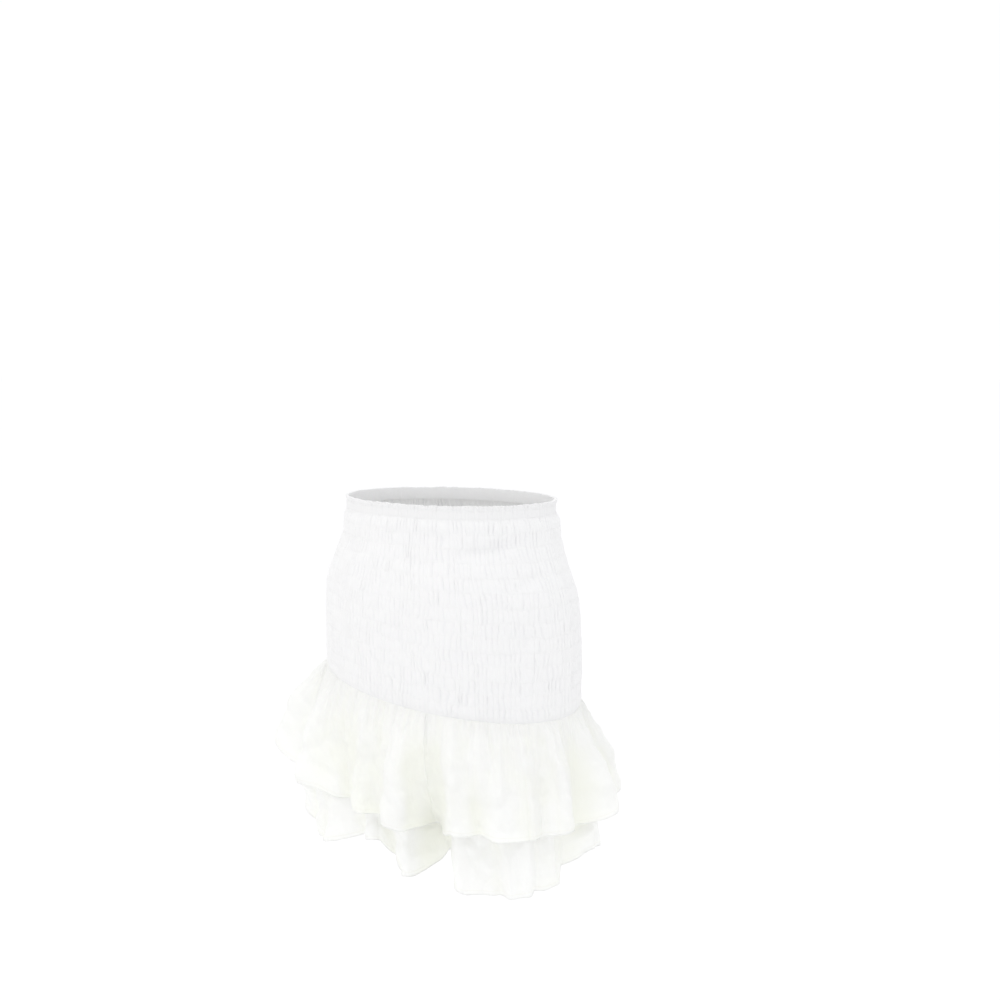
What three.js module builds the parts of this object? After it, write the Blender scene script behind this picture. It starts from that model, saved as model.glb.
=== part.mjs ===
// A high-waisted smocked mini skirt with a two-tier ruffle hem, open and hollow as it is worn.
// Millimetres, +Z up. The front faces -Y and the wearer's left side is +X.
// The origin is the centre of the waist opening, halfway up the elastic casing.
// A turn is an angle round the body in degrees: 0 at the front, 90 at the wearer's left, 180 at the back.
// A drop is a distance below the casing's top edge.

import * as THREE from "three";

// Driving dimensions
const SEAM_GAP = 0.3;
const CASING_HEIGHT = 14;
const CASING_WALL = 2.2;
const YOKE_WALL = 1.8;
const YOKE_BOTTOM_DROP = 209;
const SHIRRING_ROWS = 14;
const GATHERS_PER_PANEL = 48;
const RUFFLE_WALL = 1.2;
const UPPER_RUFFLE_LENGTH = 120;
const LOWER_RUFFLE_LENGTH = 182;
const SEAM_TILT = THREE.MathUtils.degToRad(5.8);
const HEM_TILT_KEPT = 0.6;

// How far the gathered cloth stands out from the plain wall: on a shirring row, and between two rows
// at the top of a gather and in the valley beside it.
const YOKE_RELIEF = { row: 0.9, crest: 2.4, valley: 0.1 };
const CASING_RELIEF = { row: 0.3, crest: 1.4, valley: 0.1 };
const HEADING_RELIEF = { crest: 1.1, valley: 0.1 };
const CASING_STITCH_SHARE = 0.32;
const CASING_PUFF_SHARE = 0.66;

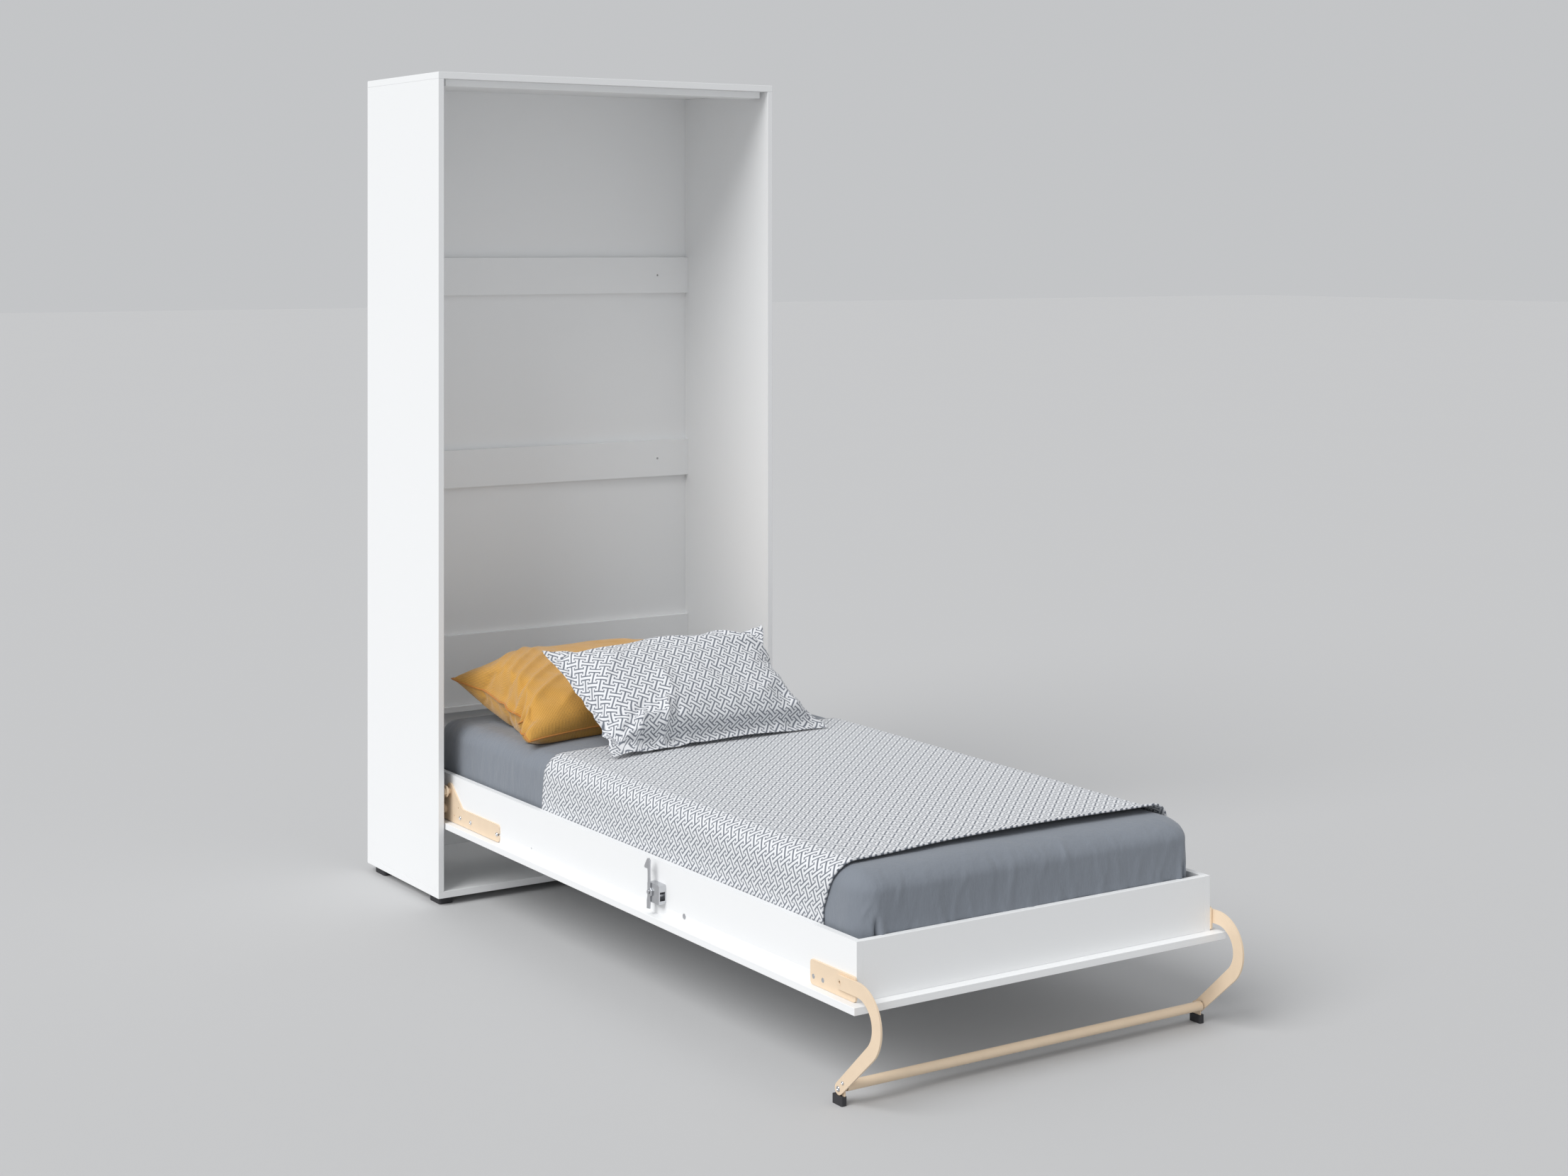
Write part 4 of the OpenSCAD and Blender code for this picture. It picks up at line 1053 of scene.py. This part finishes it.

######

Everything from the first line above through the line that contains "import * as" should be duplicated exactly, please, and nothing beyond it.

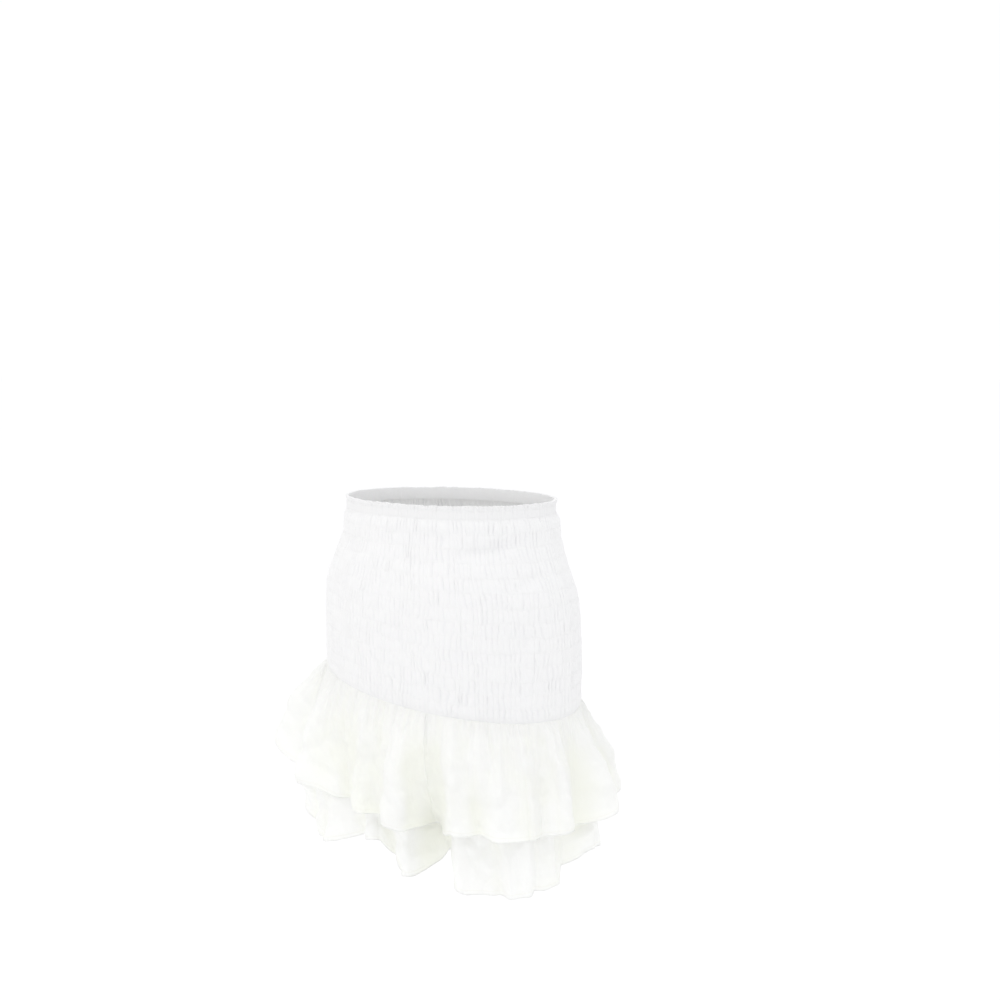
What three.js module builds the parts of this object? After it, write the Blender scene script behind this picture. It starts from that model, saved as model.glb.
=== part.mjs ===
// A high-waisted smocked mini skirt with a two-tier ruffle hem, open and hollow as it is worn.
// Millimetres, +Z up. The front faces -Y and the wearer's left side is +X.
// The origin is the centre of the waist opening, halfway up the elastic casing.
// A turn is an angle round the body in degrees: 0 at the front, 90 at the wearer's left, 180 at the back.
// A drop is a distance below the casing's top edge.

import * as THREE from "three";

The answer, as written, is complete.